> Set exercise: Extract exactly the run of lines starting at the line that holds "part finishes it." and ending at the line that holds "return made", both included.

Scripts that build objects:
+--

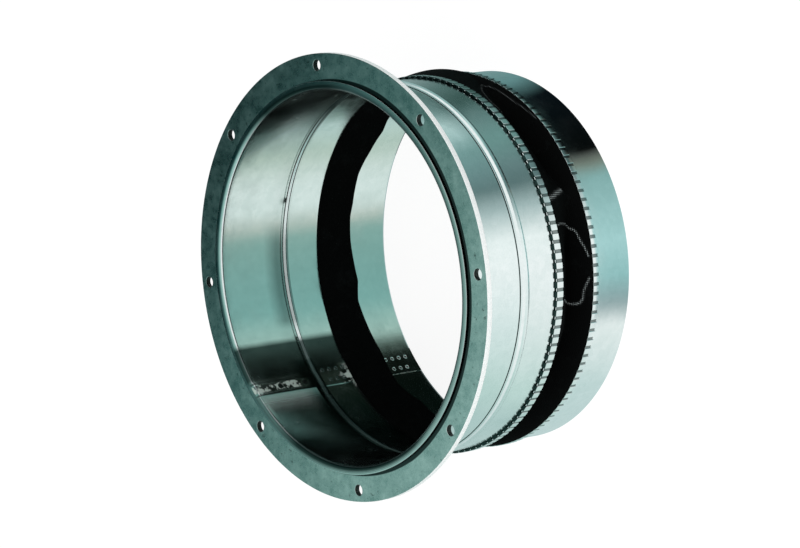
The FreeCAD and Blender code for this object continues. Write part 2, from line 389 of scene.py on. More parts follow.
flangeLook = {
    "pale": (0.74, 0.80, 0.78, 1),
    "dark": (0.34, 0.44, 0.43, 1),
    "mottle": (85.0, 6.0, 0.68),
    "mottleRange": (0.3, 0.7),
    "wide": (18.0, 3.0, 0.5),
    "grain": (700.0, 2.0, 0.6),
    "weights": (0.8, 0.25, 0.30),  # of the mottle, the wide clouds and the grain
    "toneRange": (0.50, 0.86),
    "specks": (190.0, 4.0, 0.65),
    "speckRange": (0.63, 0.72),
    "speckShare": 0.8,
    "grimeAndPaintedShade": (0.035, 0.05, 0.05, 1),
    "paintedShadowEdge": 168.7 * mm,
    "paintedShadowFade": 0.9 * mm,
    "paintedShadowUneven": 0.6 * mm,
    "paintedShadowLoss": 3.4 * mm,
    "paintedShadowSide": (0.45, -0.05),
    "roughness": (0.38, 0.22),
    "bump": 0.2,
    "bumpHeight": 0.6 * mm,
    "grainBump": 0.4,
}


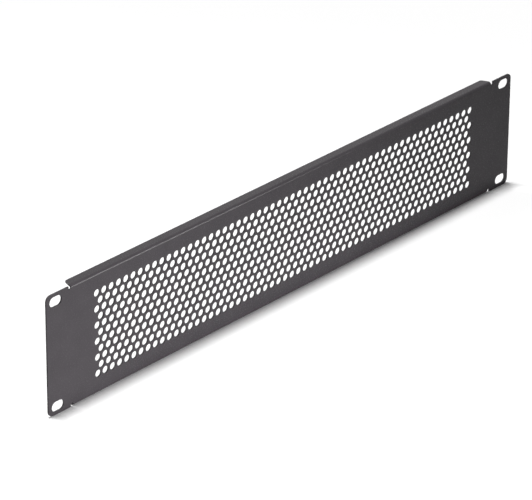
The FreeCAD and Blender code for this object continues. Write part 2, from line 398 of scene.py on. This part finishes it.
def shown_white(nodes, links):
    """A value that is 1 where the camera, a reflection or a glass sees the surface, else 0."""
    path = nodes.new("ShaderNodeLightPath")
    seen = path.outputs["Is Camera Ray"]
    for name in ("Is Glossy Ray", "Is Transmission Ray"):
        either = nodes.new("ShaderNodeMath")
        either.operation = "MAXIMUM"
        links.new(seen, either.inputs[0])
        links.new(path.outputs[name], either.inputs[1])
        seen = either.outputs["Value"]
    return seen


def floor_white():
    """A matt floor that looks white and throws less light back at the object."""
    made, nodes, links = material("floor_white")
    output = nodes.new("ShaderNodeOutputMaterial")
    shader = nodes.new("ShaderNodeBsdfDiffuse")
    links.new(shader.outputs["BSDF"], output.inputs["Surface"])
    colour = nodes.new("ShaderNodeMix")
    colour.data_type = "RGBA"
    # The node's colour sockets share their names with its other types, so they go by number.
    factor, thrown, shown = colour.inputs[0], colour.inputs[6], colour.inputs[7]
    result = colour.outputs[2]
    thrown.default_value = FLOOR_THROWN
    shown.default_value = WHITE
    links.new(shown_white(nodes, links), factor)
    links.new(result, shader.inputs["Color"])
    return made


def add_world():
    """A white surround, which lights the object less than it shows."""
    world = bpy.data.worlds.new("surround")
    bpy.context.scene.world = world
    world.use_nodes = True
    nodes, links = world.node_tree.nodes, world.node_tree.links
    nodes.clear()
    output = nodes.new("ShaderNodeOutputWorld")
    light = nodes.new("ShaderNodeBackground")
    light.inputs["Color"].default_value = WHITE
    links.new(light.outputs["Background"], output.inputs["Surface"])
    strength = nodes.new("ShaderNodeMapRange")
    strength.inputs["To Min"].default_value = SURROUND_LIGHT
    strength.inputs["To Max"].default_value = SURROUND_SHOWN
    links.new(shown_white(nodes, links), strength.inputs["Value"])
    links.new(strength.outputs["Result"], light.inputs["Strength"])


def add_lamp(name, kind, place, aim, energy, **settings):
    """A lamp at place, in metres, that shines towards aim."""
    data = bpy.data.lights.new(name, kind)
    data.energy = energy
    for setting, value in settings.items():
        setattr(data, setting, value)
    lamp = bpy.data.objects.new(name, data)
    bpy.context.scene.collection.objects.link(lamp)
    place = Vector(place)
    lamp.location = place
    lamp.rotation_euler = (place - Vector(aim)).to_track_quat("Z", "Y").to_euler()
    lamp.visible_camera = False


def add_spot(name, place, aim, watts, cone, source):
    """A soft spot lamp, by its cone in degrees and its source's radius in metres."""
    add_lamp(
        name, "SPOT", place, aim, watts,
        spot_size=math.radians(cone), spot_blend=1.0, shadow_soft_size=source,
    )


def add_camera():
    """The camera that was fitted to the photograph, by its angles and distance."""
    azimuth = math.radians(-48.848)
    elevation = math.radians(26.343)
    roll = math.radians(0.348)
    distance = 2.563
    pan_across = -0.018436
    pan_up = -0.009707
    front = Vector((0, low[1] / METRE, 0))
    focal_pixels = 3726.2
    image_width = 532
    sensor_width = 36.0

    back = Vector((
        math.sin(azimuth) * math.cos(elevation),
        -math.cos(azimuth) * math.cos(elevation),
        math.sin(elevation),
    ))
    level = Vector((math.cos(azimuth), math.sin(azimuth), 0))
    rise = back.cross(level)
    right = level * math.cos(roll) + rise * math.sin(roll)
    up = rise * math.cos(roll) - level * math.sin(roll)
    place = front + back * distance + right * pan_across + up * pan_up
    data = bpy.data.cameras.new("camera")
    data.sensor_width = sensor_width
    data.lens = focal_pixels * sensor_width / image_width
    camera = bpy.data.objects.new("camera", data)
    bpy.context.scene.collection.objects.link(camera)
    turn = Matrix((right, up, back)).transposed().to_4x4()
    camera.matrix_world = Matrix.Translation(place) @ turn
    bpy.context.scene.camera = camera


def add_floor():
    """A square floor, level with the panel's lower edge."""
    level = low[2] / METRE
    square = [(-1, -1), (1, -1), (1, 1), (-1, 1)]
    corners = [(x * FLOOR_HALF, y * FLOOR_HALF, level) for x, y in square]
    mesh = bpy.data.meshes.new("floor")
    mesh.from_pydata(corners, [], [(0, 1, 2, 3)])
    mesh.materials.append(floor_white())
    floor = bpy.data.objects.new("floor", mesh)
    bpy.context.scene.collection.objects.link(floor)


coat = powder_coat()
sheet = bpy.data.objects.new("panel_sheet", sheet_mesh())
sheet.data.materials.append(coat)
bpy.context.scene.collection.objects.link(sheet)
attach(sheet, "root")
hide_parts(NODE)
frame["nodes"][NODE].data.materials.clear()
frame["nodes"][NODE].data.materials.append(coat)

add_floor()
add_world()
add_camera()
centre = (0, 0, 0)
add_lamp("overhead", "SUN", (-0.07, 0.145, 2.0), centre, 2.75, angle=math.radians(10))
add_spot("right", (0.95, -1.25, 0.14), (-0.3, 0, 0.03), watts=74.0, cone=18, source=0.12)
add_spot("front", (0.1, -1.5, 0.1), (-0.24, 0, -0.16), watts=106.0, cone=28, source=0.12)
add_spot("low", (0.2, -1.5, 0.05), (0.07, 0, -0.08), watts=72.0, cone=13, source=0.1)
add_spot("rear", (-0.7, 1.8, 0.4), centre, watts=120.0, cone=26, source=0.15)
bpy.context.scene.view_settings.view_transform = "Standard"
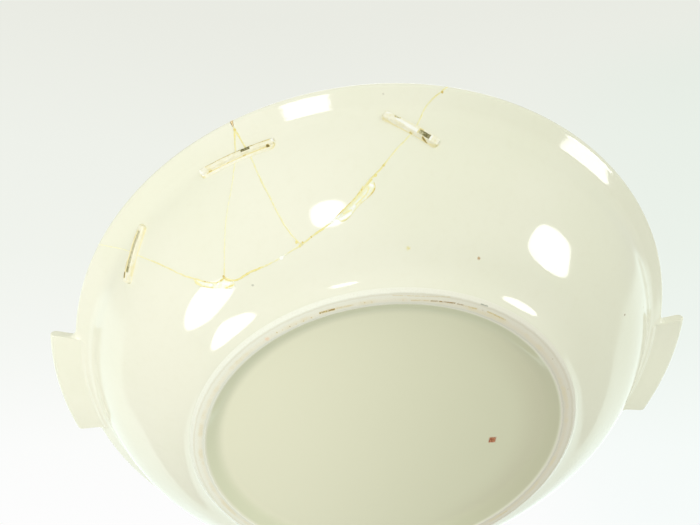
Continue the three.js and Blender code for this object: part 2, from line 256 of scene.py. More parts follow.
def section():
    """Rows: the place at the plain rim, the place in a lug, and how far it follows the lug's outline."""
    slope = Curve(FOOT_SLOPE, start=(1, 0), end=(1, 0))
    rows = alike([(r, RECESS_DEPTH) for r in RECESS_RADII])
    rows += alike(slope.at(np.linspace(0, slope.length, 22)))
    rows += alike(BAND_KNOTS)
    turn = outer.length - RIM_TURN
    marks = np.r_[np.linspace(0, 6.5, 12), np.linspace(6.5, turn, 34)[1:]]
    rows += alike(outer.at(marks), smooth(marks, 12, turn - 1))

    def on_bead(angle):
        return bead_centre + bead_radius * np.array((math.cos(angle), math.sin(angle)))

    bead = [on_bead(RIM_FLARE + a) for a in np.linspace(-math.pi / 2, math.pi / 2, 19)[1:]]
    rim = Curve([*outer.at(np.linspace(turn, outer.length, 9)), *bead])
    lug = Curve([outer.at(turn), *LUG_KNOTS, on_bead(math.pi / 2), on_bead(RIM_FLARE + math.pi / 2)],
                start=outer.direction(turn), end=(-along_rim[0], -along_rim[1]))
    lug_marks = [0.0]
    for first, last, count in ((0, 3, 10), (3, 5, 8), (5, 11, 16), (11, 14, 8), (14, -1, 4)):
        lug_marks += list(np.linspace(lug.knots[first], lug.knots[last], count)[1:])
    rim_marks = rim.length * np.linspace(0, 1, len(lug_marks))
    rows += [(a, b, 1.0) for a, b in zip(rim.at(rim_marks), lug.at(lug_marks))][1:]
    inside = inner_curve()
    marks = np.linspace(0, inside.length, 30)[1:]
    rows += alike(inside.at(marks), 1 - smooth(marks, 1.5, 40))
    return rows + alike([(r, FLOOR_LEVEL) for r in FLOOR_RADII])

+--

> Complete response:
The FreeCAD and Blender code for this object continues. Write part 2, from line 398 of scene.py on. This part finishes it.
def shown_white(nodes, links):
    """A value that is 1 where the camera, a reflection or a glass sees the surface, else 0."""
    path = nodes.new("ShaderNodeLightPath")
    seen = path.outputs["Is Camera Ray"]
    for name in ("Is Glossy Ray", "Is Transmission Ray"):
        either = nodes.new("ShaderNodeMath")
        either.operation = "MAXIMUM"
        links.new(seen, either.inputs[0])
        links.new(path.outputs[name], either.inputs[1])
        seen = either.outputs["Value"]
    return seen


def floor_white():
    """A matt floor that looks white and throws less light back at the object."""
    made, nodes, links = material("floor_white")
    output = nodes.new("ShaderNodeOutputMaterial")
    shader = nodes.new("ShaderNodeBsdfDiffuse")
    links.new(shader.outputs["BSDF"], output.inputs["Surface"])
    colour = nodes.new("ShaderNodeMix")
    colour.data_type = "RGBA"
    # The node's colour sockets share their names with its other types, so they go by number.
    factor, thrown, shown = colour.inputs[0], colour.inputs[6], colour.inputs[7]
    result = colour.outputs[2]
    thrown.default_value = FLOOR_THROWN
    shown.default_value = WHITE
    links.new(shown_white(nodes, links), factor)
    links.new(result, shader.inputs["Color"])
    return made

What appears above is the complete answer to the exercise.